Por Fernando Castillo Montolla.-
En Sinaloa, el acceso a la justicia sigue siendo un privilegio geográfico. Mientras en las ciudades los tribunales operan con relativa normalidad, en decenas de comunidades rurales y serranas los derechos existen solo en el papel. Para una madre desplazada en la sierra, para un jornalero indígena sin contrato, para una mujer víctima de violencia en una comunidad sin juzgado ni defensor público, la justicia no es una opción real. Es una promesa que nunca llega.
Las cifras no lo dicen todo, pero sí revelan mucho: hay municipios donde no existe un solo defensor público disponible de forma permanente, ni un Ministerio Público con capacidad de atención inmediata. En muchos casos, las personas deben trasladarse por horas —incluso días— para presentar una denuncia, firmar un escrito o asistir a una audiencia. ¿Cómo hablar de igualdad ante la ley en esas condiciones?
La Constitución consagra el derecho al acceso a la justicia como un derecho humano fundamental. Pero cuando el Estado no garantiza presencia institucional mínima en zonas marginadas, está incumpliendo con su deber más básico: proteger a los más vulnerables. Lo grave es que esta exclusión territorial no es nueva. Es estructural. Y, peor aún, parece haberse normalizado.

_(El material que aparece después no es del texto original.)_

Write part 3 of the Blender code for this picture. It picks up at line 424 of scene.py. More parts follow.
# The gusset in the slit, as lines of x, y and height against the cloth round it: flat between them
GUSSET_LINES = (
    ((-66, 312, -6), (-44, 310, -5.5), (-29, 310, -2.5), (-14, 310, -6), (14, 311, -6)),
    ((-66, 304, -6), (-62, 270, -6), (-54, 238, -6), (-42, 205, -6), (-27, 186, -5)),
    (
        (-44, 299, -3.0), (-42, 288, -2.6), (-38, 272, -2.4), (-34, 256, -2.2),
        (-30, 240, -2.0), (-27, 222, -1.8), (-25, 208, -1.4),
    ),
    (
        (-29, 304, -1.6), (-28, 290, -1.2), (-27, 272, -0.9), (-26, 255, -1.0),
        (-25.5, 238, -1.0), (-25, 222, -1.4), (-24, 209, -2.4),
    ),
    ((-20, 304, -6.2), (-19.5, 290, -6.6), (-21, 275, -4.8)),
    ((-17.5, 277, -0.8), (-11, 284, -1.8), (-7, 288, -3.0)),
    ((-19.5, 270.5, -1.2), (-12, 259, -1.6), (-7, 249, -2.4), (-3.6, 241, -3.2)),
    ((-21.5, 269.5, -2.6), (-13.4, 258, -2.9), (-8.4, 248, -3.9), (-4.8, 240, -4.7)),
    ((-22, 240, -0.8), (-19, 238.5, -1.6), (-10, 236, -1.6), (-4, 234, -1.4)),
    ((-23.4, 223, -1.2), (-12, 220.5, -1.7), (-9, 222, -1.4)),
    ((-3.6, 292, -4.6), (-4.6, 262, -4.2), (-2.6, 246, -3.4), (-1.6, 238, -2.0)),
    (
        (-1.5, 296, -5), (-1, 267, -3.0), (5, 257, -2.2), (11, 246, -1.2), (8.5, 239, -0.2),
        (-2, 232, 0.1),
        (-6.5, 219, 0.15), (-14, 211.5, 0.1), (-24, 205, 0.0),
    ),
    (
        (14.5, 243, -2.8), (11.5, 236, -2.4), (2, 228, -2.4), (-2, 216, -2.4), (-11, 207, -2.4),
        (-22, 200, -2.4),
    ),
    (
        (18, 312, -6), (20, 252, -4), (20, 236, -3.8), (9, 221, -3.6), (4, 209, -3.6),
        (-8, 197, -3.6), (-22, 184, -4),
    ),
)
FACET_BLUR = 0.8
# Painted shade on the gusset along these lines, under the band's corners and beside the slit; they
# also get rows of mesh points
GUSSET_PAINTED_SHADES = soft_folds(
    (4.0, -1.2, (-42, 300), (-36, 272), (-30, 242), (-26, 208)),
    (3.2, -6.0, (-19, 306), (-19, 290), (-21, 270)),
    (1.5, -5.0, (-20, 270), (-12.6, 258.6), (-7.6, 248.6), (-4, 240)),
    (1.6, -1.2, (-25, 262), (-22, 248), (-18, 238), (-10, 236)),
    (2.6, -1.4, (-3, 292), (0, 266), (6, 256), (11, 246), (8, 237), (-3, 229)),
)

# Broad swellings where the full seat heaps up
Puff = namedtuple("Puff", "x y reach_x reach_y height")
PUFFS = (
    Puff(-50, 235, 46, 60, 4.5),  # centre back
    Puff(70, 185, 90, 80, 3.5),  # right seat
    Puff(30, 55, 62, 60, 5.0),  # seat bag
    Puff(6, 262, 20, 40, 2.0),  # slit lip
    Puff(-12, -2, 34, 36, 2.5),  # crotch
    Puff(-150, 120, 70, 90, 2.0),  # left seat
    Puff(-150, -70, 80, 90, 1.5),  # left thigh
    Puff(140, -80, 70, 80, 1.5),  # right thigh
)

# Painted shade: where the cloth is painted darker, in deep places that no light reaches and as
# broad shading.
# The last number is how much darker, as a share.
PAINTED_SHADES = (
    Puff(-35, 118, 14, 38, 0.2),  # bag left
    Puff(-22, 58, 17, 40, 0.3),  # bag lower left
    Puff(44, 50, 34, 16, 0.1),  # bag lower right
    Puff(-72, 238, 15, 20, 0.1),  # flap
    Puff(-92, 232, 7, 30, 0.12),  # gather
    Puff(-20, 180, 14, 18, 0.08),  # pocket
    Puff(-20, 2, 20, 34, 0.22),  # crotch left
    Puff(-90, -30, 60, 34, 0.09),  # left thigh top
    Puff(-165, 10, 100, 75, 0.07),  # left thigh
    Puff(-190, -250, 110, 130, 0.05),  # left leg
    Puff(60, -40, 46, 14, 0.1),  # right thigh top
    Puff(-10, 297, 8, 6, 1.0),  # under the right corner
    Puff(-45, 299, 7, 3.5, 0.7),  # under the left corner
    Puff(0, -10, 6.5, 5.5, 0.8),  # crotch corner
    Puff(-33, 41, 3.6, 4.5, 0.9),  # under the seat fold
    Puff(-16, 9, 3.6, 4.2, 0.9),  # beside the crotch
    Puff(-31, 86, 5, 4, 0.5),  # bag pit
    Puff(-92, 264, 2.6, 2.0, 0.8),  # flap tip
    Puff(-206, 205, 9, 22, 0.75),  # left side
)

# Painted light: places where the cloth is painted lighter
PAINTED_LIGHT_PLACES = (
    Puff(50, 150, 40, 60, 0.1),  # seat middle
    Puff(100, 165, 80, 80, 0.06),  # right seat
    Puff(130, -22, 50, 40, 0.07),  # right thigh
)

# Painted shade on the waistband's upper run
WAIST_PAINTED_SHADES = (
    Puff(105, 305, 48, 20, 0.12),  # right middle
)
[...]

El sistema judicial sinaloense ha concentrado históricamente sus recursos en las ciudades principales. Lo mismo ocurre con las nuevas instituciones creadas en los últimos años: Centros de Conciliación Laboral, Unidades de Atención a Víctimas, Defensorías Públicas Especializadas. ¿Dónde están para quienes viven en Badiraguato, Choix, Concordia, El Rosario o Sinaloa de Leyva? ¿Cuántas veces una víctima ha tenido que desistir simplemente porque no hay quién la escuche cerca de su comunidad?
El problema no se resuelve con discursos ni con campañas. Se resuelve con presupuesto, con voluntad política y con diseño institucional descentralizado. Se requiere llevar módulos itinerantes de justicia a las comunidades, ampliar la defensoría pública con enfoque comunitario, y usar tecnología con criterios de inclusión, no solo para presumir digitalización desde Culiacán.
También se requiere algo más profundo: una convicción ética de que la justicia no debe depender del lugar donde se nace o se vive. Porque cuando los derechos no se garantizan en la práctica, lo que hay no es desigualdad: es exclusión.
Sinaloa necesita un sistema de justicia que esté presente donde más se sufre la violencia, donde más se violan los derechos y donde menos se confía en la ley. Y eso empieza por dejar de hacer políticas públicas desde el escritorio, y empezar a escuchar a quienes, desde los márgenes, siguen esperando que el Estado algún día los vea.